O gaúcho resume "barbaridade!" ao charmoso bah!
Pôr-do-sol, entardecer… no interior de Minas, tardança…
Nobre como uma princesa, nossa língua pertence a esta ramificação da árvore genealógica: língua românica flexiva ocidental originada no galego-português, falada no Reino da Galizia e no norte de Portugal.
Referência de garbo, é gentilmente apelidada de Flor do Lácio, a última flor, a última língua, a última filha do latim vulgar falada pelos soldados da região italiana do Lácio.

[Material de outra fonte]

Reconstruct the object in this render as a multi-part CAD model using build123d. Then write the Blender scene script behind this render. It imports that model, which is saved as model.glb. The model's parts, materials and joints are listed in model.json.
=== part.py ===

"A inculta e bela (…) esplendor e sepultura" nos versos do poeta parnasiano Olavo Bilac.
É língua oficial em Moçambique, Angola, Cabo Verde, Guiné Equatorial, Guiné-Bissau e São Tomé e Príncipie.
É língua oficial em Macau, na China, Timor-Leste e Goa, na Índia.
Igualmente numa cidade da Malásia, enclaves na ilha das Flores na Indonésia, Batticaloa no Sri Lanka e nas ilhas ABC no Caribe.
A combinação soma 80% de palavras de origem francesa e italiana e 20% de origem celta, alemã e árabe.
São 800 palavras do árabe que falamos sem saber.
Almofada e almoço, por exemplo.
Nas palavras escondem-se todos os segredos. Se você tem o poder da palavra, jamais precisará de um advogado.
Sider, de siderúrgica, quer dizer ferro. Acreditava-se que o céu, o firmamento, era uma placa salpicada de estrelas que reluzem como ferro, o espaço sideral.
Acreditava-se que um dia a placa sideral cairia sob nossas cabeças. Acreditar nos astros, no destino escrito nas estrelas é, portanto, con-sider-ação. Se você não acredita na narrativa que o cosmos oferece – e quer fazer apenas o que sua alma comanda – você está em de-sider-ação: origem da palavra desiré, desire, deseo, desejo.
A órbita celeste é a origem não só da vida, como da linguagem.
Considerar é permitir que sua vida seja astral, astrada, seguindo o caminho das estrelas.
Se você está por fora dos astros, você está des-astrado.
O contrário de caos é cosmos.
O contrário de vício é virtude.
Um filme:
Palm Springs (2020), Max Barbakow. Comédia surreal da Hulu, remete a um dos meus favoritos, Groundhog's Day. Besteirol inteligente, mexe até com física quântica: imersivo o suficiente para você se desligar do nosso… desmundo.